I remember chatting with a close friend a couple years ago about the prospect of starting a blog and she was very encouraging.  I didn’t know what my “theme” or “concept” would be because if you know me I like ALL THE THINGS.  I just remember thinking that I wanted to be able to talk about anything that interests me and really get the full picture–not just some crafted blog made to “brand” myself.  Thus, 360, full circle, the whole picture.  No edits, no frills, and certainly no cropped, filtered image of a perfect life–its far from it.  I want to be real.  I want to connect.  I want to share.  I want to inspire.

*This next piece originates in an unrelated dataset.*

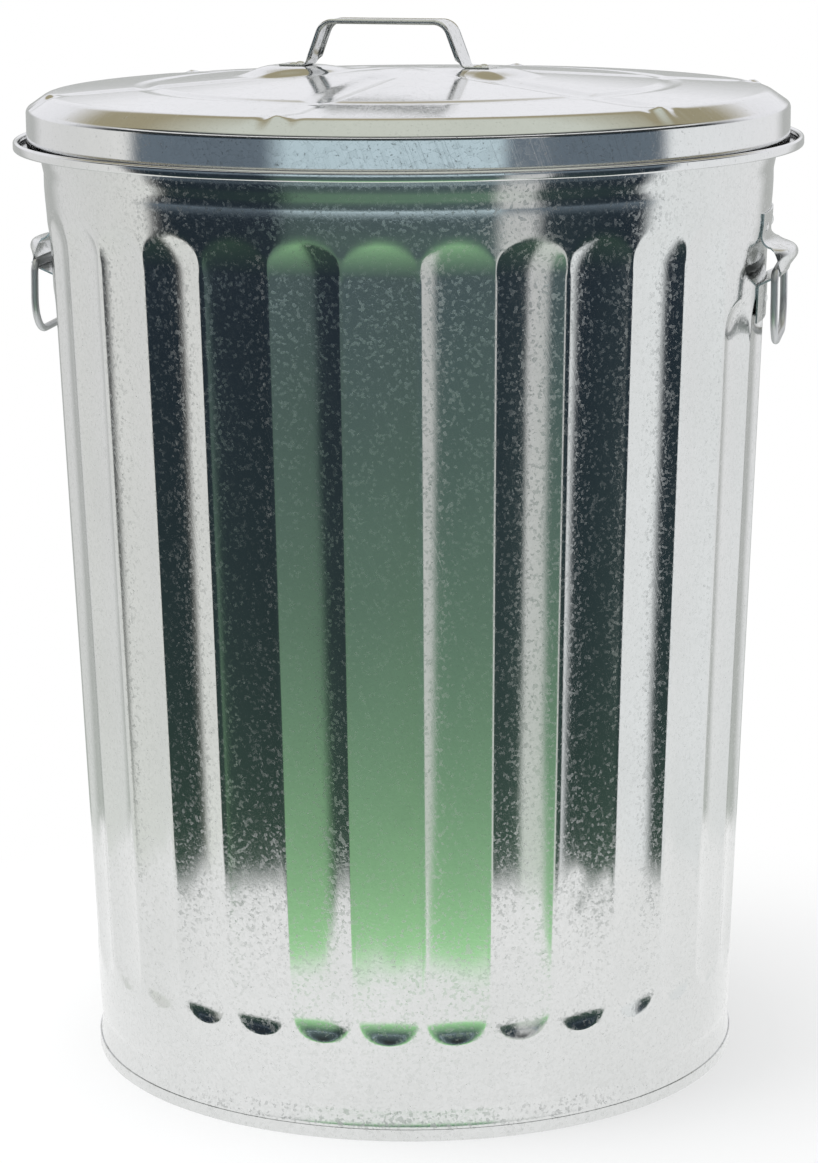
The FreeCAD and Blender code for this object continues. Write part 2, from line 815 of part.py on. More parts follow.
def grip_foot_outline():
    """Side outline of one foot: flat tip, bend, and the short rise to where the rolled edges begin."""
    across = size.grip_sheet * LEAN_ACROSS
    up = size.grip_sheet * LEAN_UP
    tip = Grip.foot + size.grip_foot_length
    return [
        (tip, size.crown_height),
        (Grip.foot, size.crown_height),
        (Grip.leg_x, Grip.leg_z, Grip.bend),
        (Grip.joint_x, Grip.joint_z),
        (Grip.joint_x + across, Grip.joint_z + up),
        (Grip.leg_x + across, Grip.leg_z + up),
        (Grip.foot, size.crown_height + size.grip_sheet, size.grip_sheet - Grip.bend),
        (tip, size.crown_height + size.grip_sheet),
    ]


def grip_bar_line():
    """Line through the rolled edges' centres, up one leg, over the top and down the other."""
    inward = size.grip_curl - Grip.web_depth
    radius = size.grip_corner - size.grip_curl
    top = size.grip_height - size.grip_curl
    start = (Grip.joint_x - inward * LEAN_ACROSS, Grip.joint_z - inward * LEAN_UP)
    turn = (size.grip_half_top + radius * LEAN_ACROSS, Grip.corner_height + radius * LEAN_UP)
    return [
        start,
        turn,
        (size.grip_half_top, top, radius * -1.0),
        (size.grip_half_top * -1.0, top),
        (turn[0] * -1.0, turn[1], radius * -1.0),
        (start[0] * -1.0, start[1]),
    ]


def grip_section():
    """Section of the strap: a thin web between two round rolled edges."""
    roll = size.grip_curl
    centre = size.grip_width / 2.0 - roll
    high = roll - size.grip_curl_rise
    low = high - size.grip_sheet
    high_reach = (roll * roll - high * high).root()
    low_reach = (roll * roll - low * low).root()
    return [
        (centre - high_reach, high),
        (centre, roll, roll),
        (centre + roll, 0, roll),
        (centre, roll * -1.0, roll),
        (centre - low_reach, low, roll),
        (low_reach - centre, low),
        (centre * -1.0, roll * -1.0, roll),
        (centre * -1.0 - roll, 0, roll),
        (centre * -1.0, roll, roll),
        (high_reach - centre, high, roll),
    ]


grip_place = FreeCAD.Placement(Vector(0, 0, 0), FreeCAD.Rotation(Z_AXIS, size.grip_turn.value))
grip_place = grip_place * FreeCAD.Placement(Vector(size.grip_shift.value, 0, 0), FreeCAD.Rotation())
upright = FreeCAD.Placement(Vector(0, 0, 0), FreeCAD.Rotation(Vector(1, 0, 0), 90))

grip_bar = new_body("grip_bar")
bar_line = new_sketch(grip_bar, "grip_bar_line")
bar_corners = grip_bar_line()
draw(bar_line, bar_corners, closed=False)
section_turn = FreeCAD.Rotation(Vector(1, 0, 0), 90.0 - math.degrees(LEG_LEAN))
section_place = FreeCAD.Placement(Vector(0, bar_corners[0][1].value, bar_corners[0][0].value), section_turn)
bar_section = new_sketch(grip_bar, "grip_bar_section", role="YZ_Plane", offset=section_place)
draw(bar_section, grip_section())
bar_sweep = grip_bar.newObject("PartDesign::AdditivePipe", "grip_bar_sweep")
bar_sweep.Profile = bar_section
bar_sweep.Spine = (bar_line, [])
bar_sweep.Transition = "Transformed"
grip_bar.Tip = bar_sweep
grip_bar.Placement = grip_place

grip_parts = [grip_bar]
for side, turn in (("right", 0.0), ("left", 180.0)):
    foot_side = free_sketch("grip_%s_foot_side" % side)
    foot_side.Placement = grip_place * FreeCAD.Placement(Vector(), FreeCAD.Rotation(Z_AXIS, turn)) * upright
    draw(foot_side, grip_foot_outline())
    foot = doc.addObject("Part::Extrusion", "grip_%s_foot" % side)
    foot.Base = foot_side
    foot.Dir = grip_place.Rotation.multVec(Vector(0, 1, 0))
    foot.DirMode = "Custom"
    foot.Symmetric = True
    foot.Solid = True
    bind(foot, "LengthFwd", size.grip_width - size.grip_curl * 2.0)
    grip_parts.append(foot)
grip = doc.addObject("Part::MultiFuse", "grip")
grip.Shapes = grip_parts
grip.Refine = False

lid_stack = size.grip_sheet + size.lid_sheet
seat_height = size.crown_height.value + size.grip_sheet.value
lid_rivets = []
lid_holes = []
for end in (-1.0, 1.0):
    for across in (-6.5, 6.5):
        along = end * (Grip.foot.value + size.grip_foot_length.value * 0.53)
        upward = FreeCAD.Rotation(Vector(0, 1, 0), -90)
        place = grip_place * FreeCAD.Placement(Vector(along, across, seat_height), upward)
        number = len(lid_rivets) + 1
        lid_rivets.append(make_rivet("lid_handle_rivet_%d" % number, place, lid_stack))
        lid_holes.append(make_rivet("lid_handle_hole_%d" % number, place, lid_stack, hole=True))
group("lid_handle_rivets", lid_rivets)
lid_drill = group("lid_drill", lid_holes)
cut("lid_shell", lid, lid_drill)
cut("lid_handle", grip, lid_drill)


# ---------------------------------------------------------------- check and export
NODES = (
    "body_shell",
    "rim_wire",
    "bottom_pan",
    "right_ear",
    "left_ear",
    "right_ear_rivets",
    "left_ear_rivets",
    "right_bail",
    "left_bail",
    "lid_shell",
    "lid_edge_wire",
    "lid_handle",
    "lid_handle_rivets",
)

doc.recompute()
for thing in doc.Objects:
    if "Invalid" in thing.State or "Error" in thing.State:
        raise RuntimeError("%s did not compute: %s" % (thing.Name, thing.State))
for label in NODES:
    piece = doc.getObjectsByLabel(label)[0]
    shape = piece.Shape
    if shape.isNull() or not shape.isValid() or not shape.Solids:
        raise RuntimeError("%s has no valid solid" % label)
    shape.exportStep("parts/%s.step" % label)
    box = shape.optimalBoundingBox(False, False)
    print("%-18s solids %2d volume %9.0f x %.1f..%.1f y %.1f..%.1f z %.1f..%.1f" % (
        label, len(shape.Solids), shape.Volume,
        box.XMin, box.XMax, box.YMin, box.YMax, box.ZMin, box.ZMax))
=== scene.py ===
"""Studio picture of a ribbed galvanized can with wire bails and a loose pressed lid.

Metres, +Z up, origin on the floor at the centre of the base, front on -Y, the two bails on +X and -X.
Sizes inside the classes are millimetres, as on the maker's drawing; meshes are made in metres.
"""
import json
import logging
import math
from dataclasses import dataclass, field
from enum import Enum
from typing import Callable, Iterable, Optional, Sequence

import bpy
import numpy as np
from mathutils import Euler, Matrix, Vector

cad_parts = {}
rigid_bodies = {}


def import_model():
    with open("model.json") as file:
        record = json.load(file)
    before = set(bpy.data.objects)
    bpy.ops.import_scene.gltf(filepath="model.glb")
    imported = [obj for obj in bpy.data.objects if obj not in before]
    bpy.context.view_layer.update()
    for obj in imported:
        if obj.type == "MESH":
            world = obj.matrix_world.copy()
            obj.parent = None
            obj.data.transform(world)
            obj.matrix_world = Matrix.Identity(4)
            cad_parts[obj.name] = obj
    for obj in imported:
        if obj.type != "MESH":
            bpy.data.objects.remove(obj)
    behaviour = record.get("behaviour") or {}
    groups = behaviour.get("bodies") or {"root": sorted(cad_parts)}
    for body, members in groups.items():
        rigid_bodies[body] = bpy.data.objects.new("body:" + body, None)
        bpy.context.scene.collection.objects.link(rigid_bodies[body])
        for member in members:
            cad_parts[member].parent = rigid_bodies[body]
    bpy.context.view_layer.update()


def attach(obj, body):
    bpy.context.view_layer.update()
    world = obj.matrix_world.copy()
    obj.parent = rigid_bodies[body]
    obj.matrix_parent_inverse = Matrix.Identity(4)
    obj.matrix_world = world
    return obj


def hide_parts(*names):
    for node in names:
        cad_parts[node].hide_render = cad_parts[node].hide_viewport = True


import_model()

LOG = logging.getLogger("can")
MM = 0.001
Point = tuple[float, float]
CAMERA_TURN = 10.0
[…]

That desire, that longing, its always been there.  I have always felt a calling in life to be more than just me.  And now, more than just a mom or a wife.  I got a glimpse of what it felt like to help change someones life during my years personal training.  The small changes, the encouragement, the open conversation–it felt good.  And now its time to start somewhere and see where it takes me.  Maybe its sharing a recipe for a treat someone has been craving but because they are on a restricted diet they no longer thought they could eat that and BOOM! they see I have been concocting a delectable dairy free caramel that is just as tasty as it is healthy.  Or maybe someone has been struggling with motivation for exercise or has a colicky baby that just wont stop crying.  Whatever it may be, I hope that through my experiences I might be able to help someone.  Because what is our purpose if it isn’t to raise one another up?